_EXERCISE_.
Every line from the one containing "obj.parent = empty" to the final line of the material below must be reproduced exactly; leave out all other lines.

_DATA LINES_.
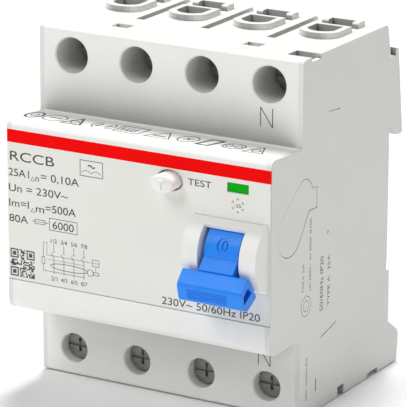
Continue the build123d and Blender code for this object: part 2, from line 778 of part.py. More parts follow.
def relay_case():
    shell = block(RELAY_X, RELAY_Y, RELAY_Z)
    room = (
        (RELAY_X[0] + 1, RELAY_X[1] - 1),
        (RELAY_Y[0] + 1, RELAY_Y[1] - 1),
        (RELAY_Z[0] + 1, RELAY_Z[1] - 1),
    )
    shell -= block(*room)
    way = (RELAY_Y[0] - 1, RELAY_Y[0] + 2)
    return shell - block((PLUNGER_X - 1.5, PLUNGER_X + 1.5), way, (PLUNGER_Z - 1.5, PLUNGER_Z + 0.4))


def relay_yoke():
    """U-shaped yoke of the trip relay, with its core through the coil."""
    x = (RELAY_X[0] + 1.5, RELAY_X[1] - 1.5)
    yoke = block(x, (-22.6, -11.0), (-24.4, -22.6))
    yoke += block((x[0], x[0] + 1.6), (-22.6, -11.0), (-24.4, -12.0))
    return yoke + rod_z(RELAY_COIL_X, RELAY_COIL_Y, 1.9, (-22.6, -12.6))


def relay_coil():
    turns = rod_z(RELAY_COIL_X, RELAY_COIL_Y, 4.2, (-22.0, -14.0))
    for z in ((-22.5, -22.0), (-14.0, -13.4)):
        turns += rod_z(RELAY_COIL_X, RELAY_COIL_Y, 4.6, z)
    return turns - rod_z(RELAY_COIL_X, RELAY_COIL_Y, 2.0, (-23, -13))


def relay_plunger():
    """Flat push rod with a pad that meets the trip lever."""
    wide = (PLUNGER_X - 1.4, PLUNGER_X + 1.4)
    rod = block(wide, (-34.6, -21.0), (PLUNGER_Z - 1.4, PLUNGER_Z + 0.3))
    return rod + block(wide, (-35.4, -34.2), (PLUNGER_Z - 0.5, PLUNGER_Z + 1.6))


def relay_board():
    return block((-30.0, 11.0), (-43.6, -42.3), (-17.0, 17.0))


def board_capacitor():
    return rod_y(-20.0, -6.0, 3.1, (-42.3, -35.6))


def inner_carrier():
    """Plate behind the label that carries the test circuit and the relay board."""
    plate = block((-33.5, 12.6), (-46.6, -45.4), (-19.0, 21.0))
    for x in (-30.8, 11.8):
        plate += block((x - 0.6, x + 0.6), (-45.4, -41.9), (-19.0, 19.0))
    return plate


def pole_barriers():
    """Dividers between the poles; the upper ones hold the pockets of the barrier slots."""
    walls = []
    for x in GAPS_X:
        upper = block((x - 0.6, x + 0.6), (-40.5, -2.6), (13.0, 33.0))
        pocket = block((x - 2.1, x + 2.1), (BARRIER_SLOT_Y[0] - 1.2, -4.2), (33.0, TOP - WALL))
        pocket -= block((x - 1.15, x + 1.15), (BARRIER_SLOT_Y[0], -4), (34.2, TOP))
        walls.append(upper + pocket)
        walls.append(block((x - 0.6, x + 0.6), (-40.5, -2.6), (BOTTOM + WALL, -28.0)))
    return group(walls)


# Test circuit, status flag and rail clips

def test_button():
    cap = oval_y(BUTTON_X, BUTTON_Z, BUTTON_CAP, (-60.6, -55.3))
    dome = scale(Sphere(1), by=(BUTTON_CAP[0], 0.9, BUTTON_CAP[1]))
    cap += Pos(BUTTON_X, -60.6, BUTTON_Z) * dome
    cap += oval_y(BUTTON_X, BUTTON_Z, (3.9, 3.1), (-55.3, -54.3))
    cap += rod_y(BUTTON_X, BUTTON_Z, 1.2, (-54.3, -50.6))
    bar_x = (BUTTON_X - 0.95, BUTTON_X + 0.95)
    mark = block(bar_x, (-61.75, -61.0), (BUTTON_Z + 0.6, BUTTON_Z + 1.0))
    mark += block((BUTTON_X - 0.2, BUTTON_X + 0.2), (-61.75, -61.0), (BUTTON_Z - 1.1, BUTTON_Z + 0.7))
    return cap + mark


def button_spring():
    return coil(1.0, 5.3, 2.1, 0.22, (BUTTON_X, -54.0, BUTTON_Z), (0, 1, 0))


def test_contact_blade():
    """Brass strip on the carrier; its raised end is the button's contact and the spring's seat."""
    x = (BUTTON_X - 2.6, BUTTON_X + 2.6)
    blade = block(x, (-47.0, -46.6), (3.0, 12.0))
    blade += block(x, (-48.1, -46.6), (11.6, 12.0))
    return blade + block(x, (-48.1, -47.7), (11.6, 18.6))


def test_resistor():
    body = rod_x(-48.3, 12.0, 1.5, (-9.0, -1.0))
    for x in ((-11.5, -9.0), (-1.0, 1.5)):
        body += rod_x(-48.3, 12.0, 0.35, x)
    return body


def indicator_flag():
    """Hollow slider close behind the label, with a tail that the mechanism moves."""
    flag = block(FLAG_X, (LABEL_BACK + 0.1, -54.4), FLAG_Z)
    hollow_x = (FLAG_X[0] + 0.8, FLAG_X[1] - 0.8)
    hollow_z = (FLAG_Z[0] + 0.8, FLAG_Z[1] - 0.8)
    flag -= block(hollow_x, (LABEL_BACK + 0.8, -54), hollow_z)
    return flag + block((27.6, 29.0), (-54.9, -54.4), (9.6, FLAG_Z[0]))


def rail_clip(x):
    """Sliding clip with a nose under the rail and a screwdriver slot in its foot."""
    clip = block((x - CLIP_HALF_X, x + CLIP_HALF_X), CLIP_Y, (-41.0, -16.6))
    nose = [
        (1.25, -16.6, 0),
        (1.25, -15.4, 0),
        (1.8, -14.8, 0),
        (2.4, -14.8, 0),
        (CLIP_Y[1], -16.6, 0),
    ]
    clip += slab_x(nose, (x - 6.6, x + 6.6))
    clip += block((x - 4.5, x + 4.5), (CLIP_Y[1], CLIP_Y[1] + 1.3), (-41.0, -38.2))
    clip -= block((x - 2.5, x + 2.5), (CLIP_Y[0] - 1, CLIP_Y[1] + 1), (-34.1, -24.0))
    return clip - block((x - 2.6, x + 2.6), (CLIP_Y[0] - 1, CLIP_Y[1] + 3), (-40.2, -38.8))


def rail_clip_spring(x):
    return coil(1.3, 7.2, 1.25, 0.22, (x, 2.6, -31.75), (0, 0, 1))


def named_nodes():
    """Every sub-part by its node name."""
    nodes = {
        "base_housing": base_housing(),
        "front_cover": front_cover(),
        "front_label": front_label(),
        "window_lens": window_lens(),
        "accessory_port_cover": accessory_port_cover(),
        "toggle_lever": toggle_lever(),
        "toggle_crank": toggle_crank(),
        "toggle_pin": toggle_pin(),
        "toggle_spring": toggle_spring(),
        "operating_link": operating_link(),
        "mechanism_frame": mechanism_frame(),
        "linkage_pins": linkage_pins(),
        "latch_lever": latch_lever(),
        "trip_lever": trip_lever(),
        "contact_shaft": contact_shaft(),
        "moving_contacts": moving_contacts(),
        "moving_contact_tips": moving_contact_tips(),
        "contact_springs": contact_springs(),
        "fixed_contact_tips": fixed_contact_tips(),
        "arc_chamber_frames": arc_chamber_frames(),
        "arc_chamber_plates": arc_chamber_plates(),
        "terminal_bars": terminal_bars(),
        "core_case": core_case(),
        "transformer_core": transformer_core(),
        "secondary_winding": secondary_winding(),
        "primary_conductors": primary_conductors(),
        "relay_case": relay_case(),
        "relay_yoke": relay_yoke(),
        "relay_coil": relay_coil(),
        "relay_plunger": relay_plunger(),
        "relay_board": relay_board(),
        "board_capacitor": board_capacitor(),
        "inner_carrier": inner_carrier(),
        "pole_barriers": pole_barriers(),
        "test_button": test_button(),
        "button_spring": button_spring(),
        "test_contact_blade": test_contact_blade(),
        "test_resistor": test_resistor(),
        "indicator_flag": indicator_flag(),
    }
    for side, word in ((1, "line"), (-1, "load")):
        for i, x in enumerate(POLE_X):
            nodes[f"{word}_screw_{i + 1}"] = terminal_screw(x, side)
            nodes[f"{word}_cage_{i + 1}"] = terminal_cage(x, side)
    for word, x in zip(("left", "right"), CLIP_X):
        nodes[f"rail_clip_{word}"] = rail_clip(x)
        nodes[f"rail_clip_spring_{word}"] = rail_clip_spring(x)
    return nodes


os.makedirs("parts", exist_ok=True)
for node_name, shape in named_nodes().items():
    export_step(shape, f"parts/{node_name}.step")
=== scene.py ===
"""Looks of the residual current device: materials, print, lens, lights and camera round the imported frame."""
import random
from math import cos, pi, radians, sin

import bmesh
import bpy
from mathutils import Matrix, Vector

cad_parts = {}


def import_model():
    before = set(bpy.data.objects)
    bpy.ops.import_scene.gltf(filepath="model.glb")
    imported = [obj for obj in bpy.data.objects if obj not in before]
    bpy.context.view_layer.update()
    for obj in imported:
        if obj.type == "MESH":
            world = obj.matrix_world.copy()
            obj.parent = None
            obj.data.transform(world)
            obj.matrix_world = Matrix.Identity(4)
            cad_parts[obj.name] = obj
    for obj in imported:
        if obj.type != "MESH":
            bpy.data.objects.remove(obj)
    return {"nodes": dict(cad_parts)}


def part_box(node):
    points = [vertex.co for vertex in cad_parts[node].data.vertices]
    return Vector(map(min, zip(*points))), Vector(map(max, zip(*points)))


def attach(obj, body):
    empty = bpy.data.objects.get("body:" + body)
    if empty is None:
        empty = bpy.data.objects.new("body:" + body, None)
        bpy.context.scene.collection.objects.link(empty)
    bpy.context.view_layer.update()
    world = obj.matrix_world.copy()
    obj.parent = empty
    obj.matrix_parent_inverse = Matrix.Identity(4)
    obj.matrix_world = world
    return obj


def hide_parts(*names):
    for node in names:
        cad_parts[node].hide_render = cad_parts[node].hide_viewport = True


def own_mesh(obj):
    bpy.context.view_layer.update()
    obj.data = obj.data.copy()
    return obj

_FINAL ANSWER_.
    obj.parent = empty
    obj.matrix_parent_inverse = Matrix.Identity(4)
    obj.matrix_world = world
    return obj


def hide_parts(*names):
    for node in names:
        cad_parts[node].hide_render = cad_parts[node].hide_viewport = True


def own_mesh(obj):
    bpy.context.view_layer.update()
    obj.data = obj.data.copy()
    return obj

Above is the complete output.